* start *

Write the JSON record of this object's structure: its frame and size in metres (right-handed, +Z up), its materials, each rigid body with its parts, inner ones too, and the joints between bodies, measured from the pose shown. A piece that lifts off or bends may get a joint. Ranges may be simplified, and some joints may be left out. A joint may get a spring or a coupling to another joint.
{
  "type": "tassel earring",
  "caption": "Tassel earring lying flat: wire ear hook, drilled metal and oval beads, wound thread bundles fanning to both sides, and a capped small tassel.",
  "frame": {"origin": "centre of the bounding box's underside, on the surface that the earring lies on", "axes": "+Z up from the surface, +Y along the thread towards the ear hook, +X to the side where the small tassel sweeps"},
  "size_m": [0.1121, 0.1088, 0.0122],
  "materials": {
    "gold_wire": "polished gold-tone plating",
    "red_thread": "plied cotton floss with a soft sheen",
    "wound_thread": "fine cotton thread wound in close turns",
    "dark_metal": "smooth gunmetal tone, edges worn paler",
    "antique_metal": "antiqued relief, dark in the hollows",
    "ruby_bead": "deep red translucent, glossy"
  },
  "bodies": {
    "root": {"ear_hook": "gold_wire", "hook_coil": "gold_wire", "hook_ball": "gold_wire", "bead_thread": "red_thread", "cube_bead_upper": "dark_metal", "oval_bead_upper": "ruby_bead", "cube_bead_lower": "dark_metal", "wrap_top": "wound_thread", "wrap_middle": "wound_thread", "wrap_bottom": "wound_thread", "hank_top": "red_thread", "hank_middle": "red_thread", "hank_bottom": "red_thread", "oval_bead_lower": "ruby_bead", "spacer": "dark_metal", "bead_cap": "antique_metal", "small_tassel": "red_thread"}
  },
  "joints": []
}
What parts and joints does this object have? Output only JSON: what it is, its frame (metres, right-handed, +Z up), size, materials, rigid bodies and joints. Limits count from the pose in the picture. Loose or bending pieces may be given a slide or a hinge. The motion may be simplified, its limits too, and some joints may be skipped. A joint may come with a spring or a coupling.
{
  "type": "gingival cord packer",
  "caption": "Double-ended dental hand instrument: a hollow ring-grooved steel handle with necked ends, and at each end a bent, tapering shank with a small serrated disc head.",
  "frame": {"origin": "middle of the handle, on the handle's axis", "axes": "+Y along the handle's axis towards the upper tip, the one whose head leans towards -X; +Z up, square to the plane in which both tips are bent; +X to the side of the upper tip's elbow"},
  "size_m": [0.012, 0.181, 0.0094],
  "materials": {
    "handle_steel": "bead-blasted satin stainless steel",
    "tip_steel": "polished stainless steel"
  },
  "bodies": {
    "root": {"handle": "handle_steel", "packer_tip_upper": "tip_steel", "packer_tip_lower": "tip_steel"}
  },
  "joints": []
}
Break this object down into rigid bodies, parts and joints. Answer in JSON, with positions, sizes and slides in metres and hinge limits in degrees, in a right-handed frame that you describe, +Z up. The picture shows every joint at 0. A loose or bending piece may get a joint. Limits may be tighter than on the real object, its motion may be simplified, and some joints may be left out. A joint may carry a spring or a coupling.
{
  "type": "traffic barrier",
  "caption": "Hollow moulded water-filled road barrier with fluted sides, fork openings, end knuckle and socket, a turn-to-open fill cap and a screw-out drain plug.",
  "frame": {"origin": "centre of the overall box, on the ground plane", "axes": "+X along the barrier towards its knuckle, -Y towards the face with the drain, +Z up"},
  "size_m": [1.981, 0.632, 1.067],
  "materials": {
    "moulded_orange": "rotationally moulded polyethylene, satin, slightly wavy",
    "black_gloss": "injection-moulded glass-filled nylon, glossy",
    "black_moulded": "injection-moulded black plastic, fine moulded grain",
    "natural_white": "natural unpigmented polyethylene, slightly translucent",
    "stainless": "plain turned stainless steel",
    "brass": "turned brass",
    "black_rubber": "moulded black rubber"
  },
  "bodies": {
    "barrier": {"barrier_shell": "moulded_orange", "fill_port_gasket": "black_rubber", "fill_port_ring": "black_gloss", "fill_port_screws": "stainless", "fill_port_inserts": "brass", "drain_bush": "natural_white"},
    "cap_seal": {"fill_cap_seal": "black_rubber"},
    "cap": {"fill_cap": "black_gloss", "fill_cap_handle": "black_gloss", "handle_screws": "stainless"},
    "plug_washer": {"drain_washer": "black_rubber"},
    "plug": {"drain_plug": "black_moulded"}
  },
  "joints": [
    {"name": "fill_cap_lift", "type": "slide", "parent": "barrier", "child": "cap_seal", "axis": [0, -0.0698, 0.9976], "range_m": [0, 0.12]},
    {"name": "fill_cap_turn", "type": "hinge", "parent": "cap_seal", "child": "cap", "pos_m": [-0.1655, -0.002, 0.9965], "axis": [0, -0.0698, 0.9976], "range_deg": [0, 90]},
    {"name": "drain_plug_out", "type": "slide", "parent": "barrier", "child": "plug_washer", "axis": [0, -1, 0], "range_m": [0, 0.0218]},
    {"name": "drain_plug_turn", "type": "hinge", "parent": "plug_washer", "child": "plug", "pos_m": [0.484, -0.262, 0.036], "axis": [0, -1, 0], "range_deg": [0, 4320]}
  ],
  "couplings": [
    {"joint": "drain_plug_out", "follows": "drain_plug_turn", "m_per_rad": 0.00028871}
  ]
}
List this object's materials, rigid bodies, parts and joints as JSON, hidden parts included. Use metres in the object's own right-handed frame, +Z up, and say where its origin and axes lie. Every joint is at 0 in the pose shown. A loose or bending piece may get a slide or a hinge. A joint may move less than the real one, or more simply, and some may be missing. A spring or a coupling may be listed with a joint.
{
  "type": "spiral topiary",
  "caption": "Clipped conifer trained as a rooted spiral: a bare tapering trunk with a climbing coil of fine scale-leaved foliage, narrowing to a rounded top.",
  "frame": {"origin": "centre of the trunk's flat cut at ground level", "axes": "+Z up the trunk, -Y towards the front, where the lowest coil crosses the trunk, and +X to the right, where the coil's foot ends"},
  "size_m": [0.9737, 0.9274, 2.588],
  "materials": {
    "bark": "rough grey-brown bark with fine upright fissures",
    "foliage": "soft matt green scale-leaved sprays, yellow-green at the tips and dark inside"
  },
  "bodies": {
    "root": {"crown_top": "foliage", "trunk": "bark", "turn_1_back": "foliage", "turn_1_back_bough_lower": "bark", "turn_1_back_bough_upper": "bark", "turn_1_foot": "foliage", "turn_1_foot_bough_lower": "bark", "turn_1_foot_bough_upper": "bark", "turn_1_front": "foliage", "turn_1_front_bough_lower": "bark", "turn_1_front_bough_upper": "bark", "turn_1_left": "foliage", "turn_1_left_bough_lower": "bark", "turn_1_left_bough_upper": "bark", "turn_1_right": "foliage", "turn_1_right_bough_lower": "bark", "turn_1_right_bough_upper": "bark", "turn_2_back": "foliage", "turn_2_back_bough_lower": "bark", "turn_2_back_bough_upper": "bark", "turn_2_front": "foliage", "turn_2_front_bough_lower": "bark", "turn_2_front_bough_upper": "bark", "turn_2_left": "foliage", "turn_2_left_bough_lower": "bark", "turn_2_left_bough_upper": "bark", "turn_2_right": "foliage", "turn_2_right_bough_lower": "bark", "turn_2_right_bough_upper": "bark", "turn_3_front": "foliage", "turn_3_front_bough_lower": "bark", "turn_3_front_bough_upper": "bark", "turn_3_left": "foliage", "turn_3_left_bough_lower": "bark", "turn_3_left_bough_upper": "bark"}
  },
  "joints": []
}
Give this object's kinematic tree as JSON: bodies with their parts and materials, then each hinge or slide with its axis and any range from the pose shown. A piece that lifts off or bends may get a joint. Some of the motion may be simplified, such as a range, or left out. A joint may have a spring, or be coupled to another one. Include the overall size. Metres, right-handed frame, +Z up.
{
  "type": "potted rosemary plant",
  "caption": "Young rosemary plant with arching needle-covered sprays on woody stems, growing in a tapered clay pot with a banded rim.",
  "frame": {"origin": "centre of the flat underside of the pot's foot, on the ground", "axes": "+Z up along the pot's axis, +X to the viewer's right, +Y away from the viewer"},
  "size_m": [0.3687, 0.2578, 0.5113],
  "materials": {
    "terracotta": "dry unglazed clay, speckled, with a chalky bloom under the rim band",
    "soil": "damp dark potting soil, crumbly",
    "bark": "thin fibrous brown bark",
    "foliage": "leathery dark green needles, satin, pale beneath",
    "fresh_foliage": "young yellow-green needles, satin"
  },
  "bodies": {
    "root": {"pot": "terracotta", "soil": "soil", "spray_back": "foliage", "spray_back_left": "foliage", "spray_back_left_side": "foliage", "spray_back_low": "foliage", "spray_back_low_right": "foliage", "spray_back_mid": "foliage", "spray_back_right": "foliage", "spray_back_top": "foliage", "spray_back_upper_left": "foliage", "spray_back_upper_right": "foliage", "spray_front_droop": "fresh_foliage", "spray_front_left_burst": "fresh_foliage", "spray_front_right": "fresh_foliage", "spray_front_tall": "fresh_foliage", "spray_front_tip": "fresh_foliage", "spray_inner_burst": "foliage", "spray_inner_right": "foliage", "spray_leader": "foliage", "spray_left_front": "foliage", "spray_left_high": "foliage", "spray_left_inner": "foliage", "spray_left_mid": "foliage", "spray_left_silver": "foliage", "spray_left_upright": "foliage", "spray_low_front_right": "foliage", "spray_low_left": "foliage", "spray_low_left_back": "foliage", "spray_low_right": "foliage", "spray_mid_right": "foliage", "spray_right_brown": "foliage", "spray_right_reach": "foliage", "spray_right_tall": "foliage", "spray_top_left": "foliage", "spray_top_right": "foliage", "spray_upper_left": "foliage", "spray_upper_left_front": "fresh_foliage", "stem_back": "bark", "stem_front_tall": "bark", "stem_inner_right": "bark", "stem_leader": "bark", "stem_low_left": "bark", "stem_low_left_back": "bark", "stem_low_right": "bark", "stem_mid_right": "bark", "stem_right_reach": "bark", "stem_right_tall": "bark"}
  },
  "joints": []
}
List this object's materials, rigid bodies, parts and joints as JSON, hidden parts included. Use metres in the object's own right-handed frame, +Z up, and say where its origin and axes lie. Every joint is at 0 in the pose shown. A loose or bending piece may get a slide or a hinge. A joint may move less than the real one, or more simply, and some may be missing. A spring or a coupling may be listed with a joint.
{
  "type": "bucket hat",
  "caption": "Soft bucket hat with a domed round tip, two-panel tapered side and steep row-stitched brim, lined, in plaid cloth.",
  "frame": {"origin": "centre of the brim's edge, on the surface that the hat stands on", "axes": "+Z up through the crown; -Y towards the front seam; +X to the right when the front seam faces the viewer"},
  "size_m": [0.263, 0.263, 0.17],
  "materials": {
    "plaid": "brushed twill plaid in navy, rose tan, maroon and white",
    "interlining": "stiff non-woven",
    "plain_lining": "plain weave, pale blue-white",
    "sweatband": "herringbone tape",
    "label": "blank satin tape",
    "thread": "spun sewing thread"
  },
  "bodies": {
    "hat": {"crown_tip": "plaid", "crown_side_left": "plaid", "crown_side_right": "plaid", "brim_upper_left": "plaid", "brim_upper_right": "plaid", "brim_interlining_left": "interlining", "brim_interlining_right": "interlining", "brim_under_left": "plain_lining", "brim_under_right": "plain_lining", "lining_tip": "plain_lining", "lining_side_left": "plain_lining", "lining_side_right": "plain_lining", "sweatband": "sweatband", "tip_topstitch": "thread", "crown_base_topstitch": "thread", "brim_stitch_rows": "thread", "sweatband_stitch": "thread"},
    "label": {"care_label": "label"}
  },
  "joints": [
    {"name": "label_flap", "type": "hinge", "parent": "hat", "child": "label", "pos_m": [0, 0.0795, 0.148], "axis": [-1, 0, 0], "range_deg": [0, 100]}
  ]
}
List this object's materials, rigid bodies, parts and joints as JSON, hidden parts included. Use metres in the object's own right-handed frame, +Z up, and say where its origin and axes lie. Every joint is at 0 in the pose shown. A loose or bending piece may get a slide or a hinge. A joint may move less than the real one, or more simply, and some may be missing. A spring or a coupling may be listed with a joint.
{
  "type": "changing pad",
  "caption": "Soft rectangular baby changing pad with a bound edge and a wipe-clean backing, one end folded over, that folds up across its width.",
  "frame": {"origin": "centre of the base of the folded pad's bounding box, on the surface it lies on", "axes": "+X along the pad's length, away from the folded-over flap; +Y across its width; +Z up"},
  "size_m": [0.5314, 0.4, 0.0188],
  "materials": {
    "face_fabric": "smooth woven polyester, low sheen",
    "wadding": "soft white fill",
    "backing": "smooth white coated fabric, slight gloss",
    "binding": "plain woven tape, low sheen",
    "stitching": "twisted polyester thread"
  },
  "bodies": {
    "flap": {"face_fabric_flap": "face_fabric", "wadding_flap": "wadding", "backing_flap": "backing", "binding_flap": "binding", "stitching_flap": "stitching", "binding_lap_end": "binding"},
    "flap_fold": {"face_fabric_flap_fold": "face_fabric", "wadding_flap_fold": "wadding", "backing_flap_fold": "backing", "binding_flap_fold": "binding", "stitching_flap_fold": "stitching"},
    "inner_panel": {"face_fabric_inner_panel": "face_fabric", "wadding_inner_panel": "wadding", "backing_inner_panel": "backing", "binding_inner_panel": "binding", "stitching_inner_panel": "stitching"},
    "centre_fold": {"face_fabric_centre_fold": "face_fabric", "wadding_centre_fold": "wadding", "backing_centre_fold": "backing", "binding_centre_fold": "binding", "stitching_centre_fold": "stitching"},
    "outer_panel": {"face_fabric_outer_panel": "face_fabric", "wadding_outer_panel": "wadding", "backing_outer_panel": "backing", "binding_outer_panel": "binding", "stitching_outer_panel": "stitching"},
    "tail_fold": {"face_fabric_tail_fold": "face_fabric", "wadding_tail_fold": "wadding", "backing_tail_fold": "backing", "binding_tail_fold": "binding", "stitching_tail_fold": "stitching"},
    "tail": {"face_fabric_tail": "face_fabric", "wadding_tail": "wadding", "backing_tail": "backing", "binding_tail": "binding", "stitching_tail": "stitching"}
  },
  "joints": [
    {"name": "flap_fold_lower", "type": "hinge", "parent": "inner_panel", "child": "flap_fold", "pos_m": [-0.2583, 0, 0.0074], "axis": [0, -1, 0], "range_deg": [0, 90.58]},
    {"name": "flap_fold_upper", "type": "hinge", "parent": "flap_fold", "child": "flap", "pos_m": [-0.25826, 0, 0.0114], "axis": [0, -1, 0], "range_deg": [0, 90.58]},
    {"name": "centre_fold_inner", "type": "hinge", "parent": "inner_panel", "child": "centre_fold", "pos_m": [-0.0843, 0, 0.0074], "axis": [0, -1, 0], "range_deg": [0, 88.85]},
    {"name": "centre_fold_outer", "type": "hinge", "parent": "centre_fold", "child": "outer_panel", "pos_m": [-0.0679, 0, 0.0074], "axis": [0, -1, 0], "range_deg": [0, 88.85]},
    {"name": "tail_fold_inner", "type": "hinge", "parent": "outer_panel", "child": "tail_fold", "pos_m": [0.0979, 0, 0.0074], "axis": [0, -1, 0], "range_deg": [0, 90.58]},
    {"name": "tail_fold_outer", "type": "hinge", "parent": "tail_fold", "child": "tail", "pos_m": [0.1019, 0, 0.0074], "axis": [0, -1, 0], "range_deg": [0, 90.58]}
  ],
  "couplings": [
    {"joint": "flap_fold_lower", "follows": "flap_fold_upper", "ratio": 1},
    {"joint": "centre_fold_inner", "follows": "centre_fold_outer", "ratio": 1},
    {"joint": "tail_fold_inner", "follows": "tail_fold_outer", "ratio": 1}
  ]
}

* end *

EXERCISE AIM
Gather each line of the listing that holds the string "lifts".

PROBLEM SOLUTION
Write the JSON record of this object's structure: its frame and size in metres (right-handed, +Z up), its materials, each rigid body with its parts, inner ones too, and the joints between bodies, measured from the pose shown. A piece that lifts off or bends may get a joint. Ranges may be simplified, and some joints may be left out. A joint may get a spring or a coupling to another joint.
Give this object's kinematic tree as JSON: bodies with their parts and materials, then each hinge or slide with its axis and any range from the pose shown. A piece that lifts off or bends may get a joint. Some of the motion may be simplified, such as a range, or left out. A joint may have a spring, or be coupled to another one. Include the overall size. Metres, right-handed frame, +Z up.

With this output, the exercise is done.